Ferruccio is facing financial difficulties because he lacks sufficient funds to launch his tractor business. He asks his father to loan him some money, but they don't have enough to pay it all. So, Antonio offers to give the land to his son to keep his business flowing. Clelia disapproves of this since Antonio won't take it back. Ferruccio signs the papers under his name and gives them to the bank manager to start his company: the Lamborghini Trattori. Ferruccio and his newly hired team of mechanics developed a smaller hybrid fuel engine. However, the amount of time it took to work on the new engine held Ferruccio with work that his pregnant wife went into labor. He rushes over to see Clelia, but she died during childbirth after giving birth to his son.

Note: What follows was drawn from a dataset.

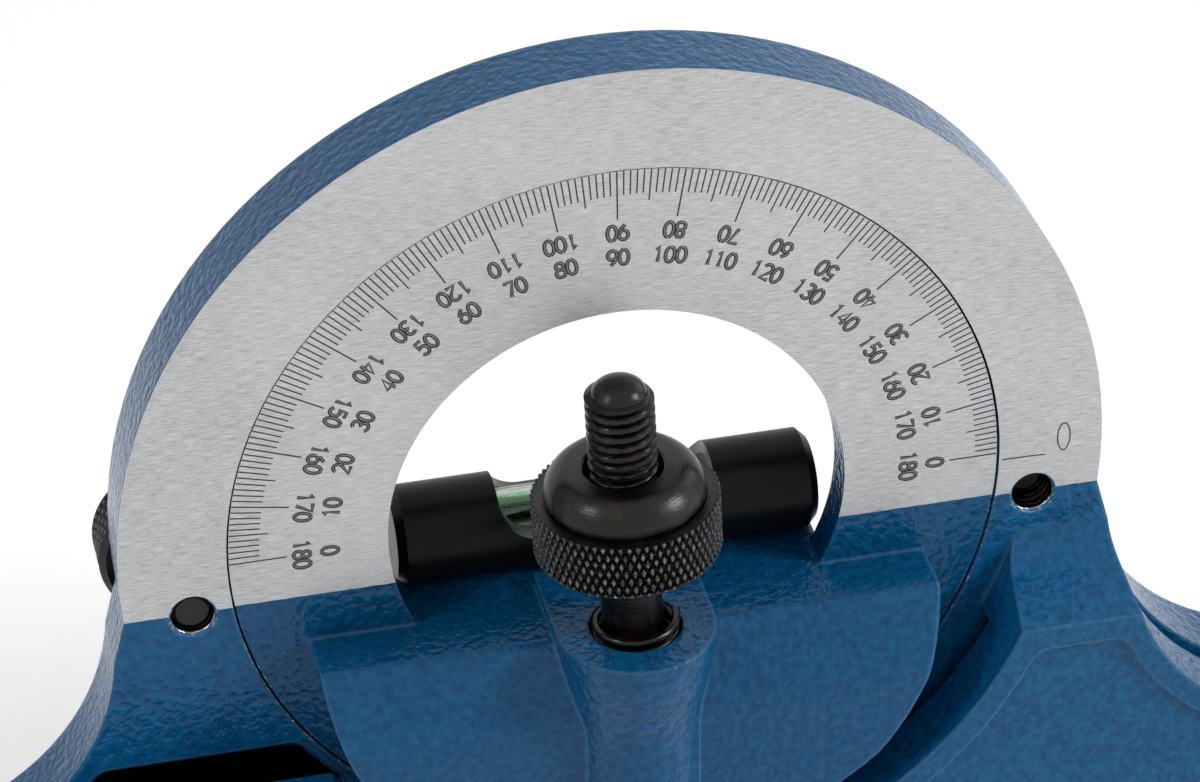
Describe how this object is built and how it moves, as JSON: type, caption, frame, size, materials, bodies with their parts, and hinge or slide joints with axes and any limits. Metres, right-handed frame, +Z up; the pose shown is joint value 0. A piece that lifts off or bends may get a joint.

After his wife's funeral, Ferruccio proposes the new tractor design to the bank manager, who accepts the new plan. Ferruccio and Matteo celebrate their latest deal, and Matteo takes him to help him impress a woman named Annita. However, Annita has a romantic interest in Ferruccio, who returns her feelings. This causes a rift between him and Matteo, and Matteo leaves the company.

Years later, in 1963, Ferruccio and Annita are married and successfully run the new car company: the Automobili Lamborghini; however, he has a strained relationship with his son, Tonino Lamborghini. One day, a New Zealand racing driver, Bob Wallace, comes to seek a job in his company. After being insulted by Ferrari, Ferruccio, inspired by his son's description of a bullfighter during a visit to an art gallery, hires former Ferrari employee, Giotto Bizzarrini, and Maserati engineer, Giampaolo Dallara, to come up with a car concept of a super-fast racing car that will compete against Ferrari's.

A year later, to that end, they created the famous Lamborghini 350 GT, and presented it at the Geneva International Motor Show, which became a huge success. However, Enzo, humiliated by Ferruccio, privately challenges him to a race. One night, Enzo and Ferruccio race, but Ferruccio ultimately loses to Ferrari's newer car: the Ferrari 500 Superfast. Despite that, Ferrari has a newfound respect for Ferruccio.

Later, Ferruccio, upon learning that his son's family has decided to leave the company after finishing the Lamborghini Miura, decides to leave the company so he can spend time with his family.

==Cast==
- Frank Grillo as Ferruccio Lamborghini
  - Romano Reggiani as Young Ferruccio Lamborghini
- Gabriel Byrne as Enzo Ferrari
- Mira Sorvino as Annita
- Matteo Leoni as Matteo
- Hannah van der Westhuysen as Clelia Monti
- Francesca Tizzano as Gabriella
- Francesca De Martini as Evelina Lamborghini
- Giulio Mezza as Edmondo Lamborghini
- Giovanni Scotti as Silvio Lamborghini
- Fortunato Cerlino as Antonio Lamborghini
- Giorgio Cantarini as Giorgio Lamborghini
- Eliana Jones as Billie Alland
- Gian Franco Tordi as Radio Reporter
- Giovanni Antonacci as young Tony Renis
- Patrick Brennan as Bob Wallace

==Production==
On December 29, 2015, it was announced that Ambi Media Group was developing a feature film based on the life of Italian automaker Ferruccio Lamborghini. The company planned to handle worldwide sales rights of the film through their Ambi Distribution arm. On May 11, 2017, it was reported that Michael Radford would direct the film from a script by Robert Moresco based on Tonino Lamborghini's biography about his father entitled Ferruccio Lamborghini. La storia ufficiale. On March 9, 2018, it was announced that Radford had stepped down as director due to scheduling conflicts, and had been replaced by Moresco himself. On May 14, 2018, it was reported that the film would be co-financed and co-produced by TaTaTu, a newly-launched blockchain-based social entertainment platform.

It was also confirmed that Antonio Banderas and Alec Baldwin had been cast as Lamborghini as an adult and Enzo Ferrari, respectively, with Italian actor Romano Reggiani playing young Lamborghini. Principal photography was reportedly set to begin on April 9, 2018, in Rome and Cento, Italy. In September 2021, Frank Grillo announced that he had replaced Banderas in the film. He also noted that Baldwin had dropped out of the film, though his replacement had not yet been announced. Later that month, production began in Rome and Emilia-Romagna, with Gabriel Byrne, Mira Sorvino, Romano Reggiani, Fortunato Cerlino, and Giorgio Cantarini joining the cast. In October 2021, Eliana Jones was announced as a cast member.

==Reception==
On Rotten Tomatoes, the film holds a rating of 6% based on 16 reviews, with an average of 3.7/10. Mira Sorvino was nominated for Worst Supporting Actress for her performance at the 43rd Golden Raspberry Awards.